**DATA BLOCK**
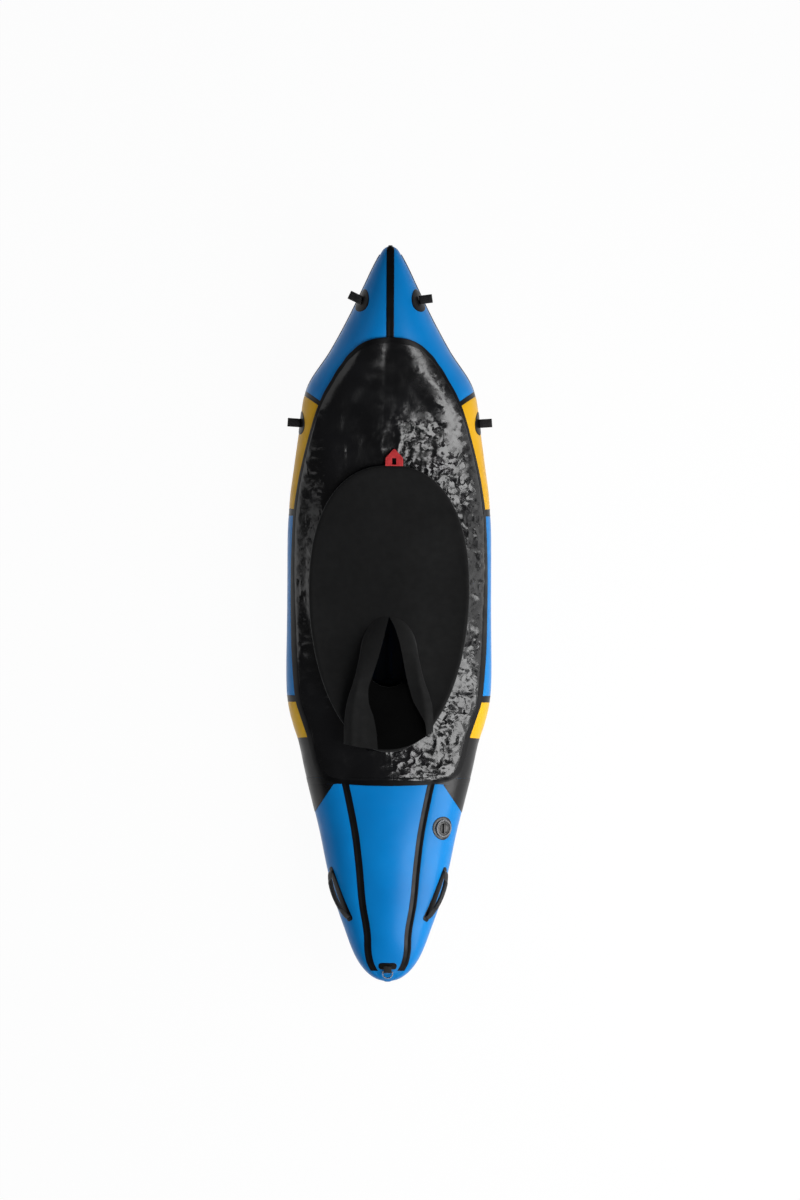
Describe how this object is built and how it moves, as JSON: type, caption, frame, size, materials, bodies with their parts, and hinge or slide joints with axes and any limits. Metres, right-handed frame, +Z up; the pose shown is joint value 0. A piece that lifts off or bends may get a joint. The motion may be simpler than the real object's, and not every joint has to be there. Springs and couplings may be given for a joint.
{
  "type": "packraft",
  "caption": "Long pointed inflatable packraft with a spray deck, a skirt with a waist tunnel, a stern chamber, a valve, carry handles and tie loops.",
  "frame": {"origin": "on the surface the floor rests on, under the middle of the overall length and beam", "axes": "+Y towards the bow, +X to the paddler's right (starboard), +Z up"},
  "size_m": [0.812, 2.8975, 0.4604],
  "materials": {
    "blue_fabric": "satin",
    "yellow_fabric": "satin",
    "black_coated_fabric": "gloss",
    "black_tape": "satin",
    "black_webbing": "matte",
    "skirt_fabric": "matte",
    "red_tab": "matte",
    "black_plastic": "satin",
    "grey_plastic": "gloss",
    "steel": "polished",
    "seat_fabric": "matte"
  },
  "bodies": {
    "hull": {"backrest_strap": "black_webbing", "bow_floor": "black_coated_fabric", "bow_panel_left": "blue_fabric", "bow_panel_right": "blue_fabric", "bow_seam_tape": "black_tape", "coaming_rod": "black_plastic", "coaming_sleeve": "black_coated_fabric", "deck_edge_strip": "black_tape", "floor": "black_coated_fabric", "front_seam_tape_left": "black_tape", "front_seam_tape_right": "black_tape", "front_side_panel_left": "yellow_fabric", "front_side_panel_right": "yellow_fabric", "handle_base_left": "black_tape", "handle_base_right": "black_tape", "mid_side_panel_left": "blue_fabric", "mid_side_panel_right": "blue_fabric", "middle_seam_tape_left": "black_tape", "middle_seam_tape_right": "black_tape", "rear_gusset_left": "black_coated_fabric", "rear_gusset_right": "black_coated_fabric", "rear_quarter_panel_left": "black_coated_fabric", "rear_quarter_panel_right": "black_coated_fabric", "rear_seam_tape_left": "black_tape", "rear_seam_tape_right": "black_tape", "rear_side_panel_left": "yellow_fabric", "rear_side_panel_right": "yellow_fabric", "seat": "seat_fabric", "spray_deck": "black_coated_fabric", "stern_bulkhead": "black_coated_fabric", "stern_patch": "black_tape", "stern_seam_tape_left": "black_tape", "stern_seam_tape_right": "black_tape", "stern_side_panel_left": "blue_fabric", "stern_side_panel_right": "blue_fabric", "stern_tab": "black_webbing", "stern_top_panel": "blue_fabric", "strap_tab_left": "black_tape", "strap_tab_right": "black_tape", "tie_patch_bow_left": "black_tape", "tie_patch_bow_right": "black_tape", "tie_patch_side_left": "black_tape", "tie_patch_side_right": "black_tape", "valve_body": "grey_plastic", "valve_flange": "black_plastic", "valve_spring": "steel"},
    "spray_skirt": {"spray_skirt": "skirt_fabric", "skirt_hem_cord": "black_webbing"},
    "waist_tunnel": {"waist_tunnel": "skirt_fabric"},
    "grab_tab": {"grab_tab": "red_tab"},
    "tie_loop_bow_left": {"tie_loop_bow_left": "black_webbing"},
    "tie_loop_bow_right": {"tie_loop_bow_right": "black_webbing"},
    "tie_loop_side_left": {"tie_loop_side_left": "black_webbing"},
    "tie_loop_side_right": {"tie_loop_side_right": "black_webbing"},
    "carry_handle_left": {"carry_handle_left": "black_webbing"},
    "carry_handle_right": {"carry_handle_right": "black_webbing"},
    "stern_ring": {"stern_ring": "steel"},
    "valve_cap": {"valve_cap": "black_plastic"},
    "valve_poppet": {"valve_poppet": "black_plastic"},
    "backrest": {"backrest": "seat_fabric"}
  },
  "joints": [
    {"name": "skirt_lift", "type": "slide", "parent": "hull", "child": "spray_skirt", "axis": [0, 0, 1], "range_m": [0, 0.25]},
    {"name": "tunnel_stand", "type": "hinge", "parent": "spray_skirt", "child": "waist_tunnel", "pos_m": [0, -0.01, 0.3383], "axis": [-1, 0, 0], "range_deg": [0, 60]},
    {"name": "grab_tab_lift", "type": "hinge", "parent": "spray_skirt", "child": "grab_tab", "pos_m": [0.018, 0.5828, 0.35658], "axis": [1, 0, 0], "range_deg": [0, 80]},
    {"name": "tie_loop_bow_left_flop", "type": "hinge", "parent": "hull", "child": "tie_loop_bow_left", "pos_m": [-0.1202, 1.23705, 0.4017], "axis": [-0.4333, -0.9013, 0], "range_deg": [-30, 30]},
    {"name": "tie_loop_bow_right_flop", "type": "hinge", "parent": "hull", "child": "tie_loop_bow_right", "pos_m": [0.1202, 1.23705, 0.4017], "axis": [-0.1336, 0.991, 0], "range_deg": [-30, 30]},
    {"name": "tie_loop_side_left_flop", "type": "hinge", "parent": "hull", "child": "tie_loop_side_left", "pos_m": [-0.35793, 0.75264, 0.23218], "axis": [-0.0633, -0.998, 0], "range_deg": [-30, 30]},
    {"name": "tie_loop_side_right_flop", "type": "hinge", "parent": "hull", "child": "tie_loop_side_right", "pos_m": [0.35793, 0.75264, 0.23218], "axis": [-0.0633, 0.998, 0], "range_deg": [-30, 30]},
    {"name": "carry_handle_left_swing", "type": "hinge", "parent": "hull", "child": "carry_handle_left", "pos_m": [-0.22674, -1.01561, 0.24506], "axis": [0.3512, -0.9016, 0.2524], "range_deg": [-40, 40]},
    {"name": "carry_handle_right_swing", "type": "hinge", "parent": "hull", "child": "carry_handle_right", "pos_m": [0.22674, -1.01561, 0.24506], "axis": [-0.3512, -0.9016, 0.2524], "range_deg": [-40, 40]},
    {"name": "stern_ring_swing", "type": "hinge", "parent": "hull", "child": "stern_ring", "pos_m": [0, -1.41159, 0.32419], "axis": [-1, 0, 0], "range_deg": [0, 120]},
    {"name": "valve_cap_turn", "type": "hinge", "parent": "hull", "child": "valve_cap", "pos_m": [0.21637, -0.84535, 0.27166], "axis": [0.5692, -0.0482, 0.8208], "range_deg": [0, 90]},
    {"name": "valve_poppet_press", "type": "slide", "parent": "hull", "child": "valve_poppet", "axis": [-0.5692, 0.0482, -0.8208], "range_m": [0, 0.004], "stiffness_N_per_m": 300, "springref_m": -0.004, "deforming": ["valve_spring"]},
    {"name": "backrest_fold", "type": "hinge", "parent": "hull", "child": "backrest", "pos_m": [0, -0.3006, 0.0823], "axis": [-1, 0, 0], "range_deg": [0, 75]}
  ]
}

**WORK TO BE COMPLETED**
Set down the material above again, word for word.

**WRITTEN REPLY**
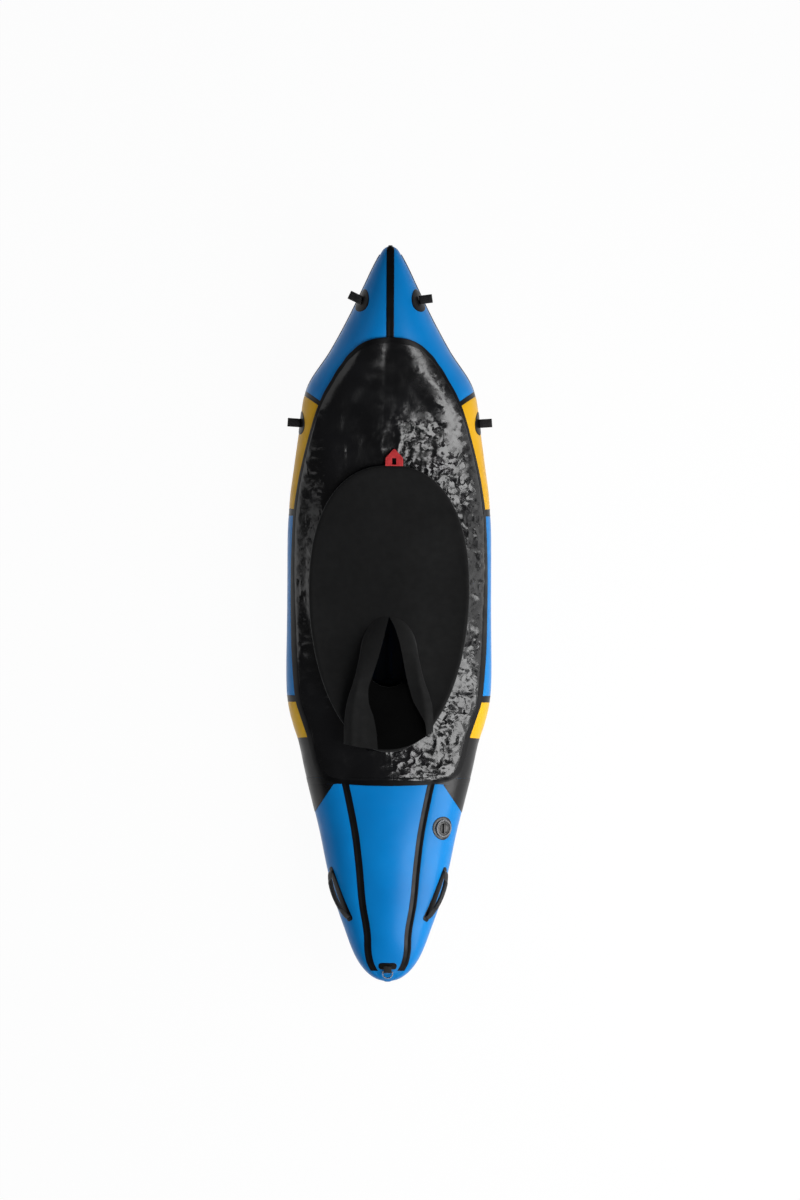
Describe how this object is built and how it moves, as JSON: type, caption, frame, size, materials, bodies with their parts, and hinge or slide joints with axes and any limits. Metres, right-handed frame, +Z up; the pose shown is joint value 0. A piece that lifts off or bends may get a joint. The motion may be simpler than the real object's, and not every joint has to be there. Springs and couplings may be given for a joint.
{
  "type": "packraft",
  "caption": "Long pointed inflatable packraft with a spray deck, a skirt with a waist tunnel, a stern chamber, a valve, carry handles and tie loops.",
  "frame": {"origin": "on the surface the floor rests on, under the middle of the overall length and beam", "axes": "+Y towards the bow, +X to the paddler's right (starboard), +Z up"},
  "size_m": [0.812, 2.8975, 0.4604],
  "materials": {
    "blue_fabric": "satin",
    "yellow_fabric": "satin",
    "black_coated_fabric": "gloss",
    "black_tape": "satin",
    "black_webbing": "matte",
    "skirt_fabric": "matte",
    "red_tab": "matte",
    "black_plastic": "satin",
    "grey_plastic": "gloss",
    "steel": "polished",
    "seat_fabric": "matte"
  },
  "bodies": {
    "hull": {"backrest_strap": "black_webbing", "bow_floor": "black_coated_fabric", "bow_panel_left": "blue_fabric", "bow_panel_right": "blue_fabric", "bow_seam_tape": "black_tape", "coaming_rod": "black_plastic", "coaming_sleeve": "black_coated_fabric", "deck_edge_strip": "black_tape", "floor": "black_coated_fabric", "front_seam_tape_left": "black_tape", "front_seam_tape_right": "black_tape", "front_side_panel_left": "yellow_fabric", "front_side_panel_right": "yellow_fabric", "handle_base_left": "black_tape", "handle_base_right": "black_tape", "mid_side_panel_left": "blue_fabric", "mid_side_panel_right": "blue_fabric", "middle_seam_tape_left": "black_tape", "middle_seam_tape_right": "black_tape", "rear_gusset_left": "black_coated_fabric", "rear_gusset_right": "black_coated_fabric", "rear_quarter_panel_left": "black_coated_fabric", "rear_quarter_panel_right": "black_coated_fabric", "rear_seam_tape_left": "black_tape", "rear_seam_tape_right": "black_tape", "rear_side_panel_left": "yellow_fabric", "rear_side_panel_right": "yellow_fabric", "seat": "seat_fabric", "spray_deck": "black_coated_fabric", "stern_bulkhead": "black_coated_fabric", "stern_patch": "black_tape", "stern_seam_tape_left": "black_tape", "stern_seam_tape_right": "black_tape", "stern_side_panel_left": "blue_fabric", "stern_side_panel_right": "blue_fabric", "stern_tab": "black_webbing", "stern_top_panel": "blue_fabric", "strap_tab_left": "black_tape", "strap_tab_right": "black_tape", "tie_patch_bow_left": "black_tape", "tie_patch_bow_right": "black_tape", "tie_patch_side_left": "black_tape", "tie_patch_side_right": "black_tape", "valve_body": "grey_plastic", "valve_flange": "black_plastic", "valve_spring": "steel"},
    "spray_skirt": {"spray_skirt": "skirt_fabric", "skirt_hem_cord": "black_webbing"},
    "waist_tunnel": {"waist_tunnel": "skirt_fabric"},
    "grab_tab": {"grab_tab": "red_tab"},
    "tie_loop_bow_left": {"tie_loop_bow_left": "black_webbing"},
    "tie_loop_bow_right": {"tie_loop_bow_right": "black_webbing"},
    "tie_loop_side_left": {"tie_loop_side_left": "black_webbing"},
    "tie_loop_side_right": {"tie_loop_side_right": "black_webbing"},
    "carry_handle_left": {"carry_handle_left": "black_webbing"},
    "carry_handle_right": {"carry_handle_right": "black_webbing"},
    "stern_ring": {"stern_ring": "steel"},
    "valve_cap": {"valve_cap": "black_plastic"},
    "valve_poppet": {"valve_poppet": "black_plastic"},
    "backrest": {"backrest": "seat_fabric"}
  },
  "joints": [
    {"name": "skirt_lift", "type": "slide", "parent": "hull", "child": "spray_skirt", "axis": [0, 0, 1], "range_m": [0, 0.25]},
    {"name": "tunnel_stand", "type": "hinge", "parent": "spray_skirt", "child": "waist_tunnel", "pos_m": [0, -0.01, 0.3383], "axis": [-1, 0, 0], "range_deg": [0, 60]},
    {"name": "grab_tab_lift", "type": "hinge", "parent": "spray_skirt", "child": "grab_tab", "pos_m": [0.018, 0.5828, 0.35658], "axis": [1, 0, 0], "range_deg": [0, 80]},
    {"name": "tie_loop_bow_left_flop", "type": "hinge", "parent": "hull", "child": "tie_loop_bow_left", "pos_m": [-0.1202, 1.23705, 0.4017], "axis": [-0.4333, -0.9013, 0], "range_deg": [-30, 30]},
    {"name": "tie_loop_bow_right_flop", "type": "hinge", "parent": "hull", "child": "tie_loop_bow_right", "pos_m": [0.1202, 1.23705, 0.4017], "axis": [-0.1336, 0.991, 0], "range_deg": [-30, 30]},
    {"name": "tie_loop_side_left_flop", "type": "hinge", "parent": "hull", "child": "tie_loop_side_left", "pos_m": [-0.35793, 0.75264, 0.23218], "axis": [-0.0633, -0.998, 0], "range_deg": [-30, 30]},
    {"name": "tie_loop_side_right_flop", "type": "hinge", "parent": "hull", "child": "tie_loop_side_right", "pos_m": [0.35793, 0.75264, 0.23218], "axis": [-0.0633, 0.998, 0], "range_deg": [-30, 30]},
    {"name": "carry_handle_left_swing", "type": "hinge", "parent": "hull", "child": "carry_handle_left", "pos_m": [-0.22674, -1.01561, 0.24506], "axis": [0.3512, -0.9016, 0.2524], "range_deg": [-40, 40]},
    {"name": "carry_handle_right_swing", "type": "hinge", "parent": "hull", "child": "carry_handle_right", "pos_m": [0.22674, -1.01561, 0.24506], "axis": [-0.3512, -0.9016, 0.2524], "range_deg": [-40, 40]},
    {"name": "stern_ring_swing", "type": "hinge", "parent": "hull", "child": "stern_ring", "pos_m": [0, -1.41159, 0.32419], "axis": [-1, 0, 0], "range_deg": [0, 120]},
    {"name": "valve_cap_turn", "type": "hinge", "parent": "hull", "child": "valve_cap", "pos_m": [0.21637, -0.84535, 0.27166], "axis": [0.5692, -0.0482, 0.8208], "range_deg": [0, 90]},
    {"name": "valve_poppet_press", "type": "slide", "parent": "hull", "child": "valve_poppet", "axis": [-0.5692, 0.0482, -0.8208], "range_m": [0, 0.004], "stiffness_N_per_m": 300, "springref_m": -0.004, "deforming": ["valve_spring"]},
    {"name": "backrest_fold", "type": "hinge", "parent": "hull", "child": "backrest", "pos_m": [0, -0.3006, 0.0823], "axis": [-1, 0, 0], "range_deg": [0, 75]}
  ]
}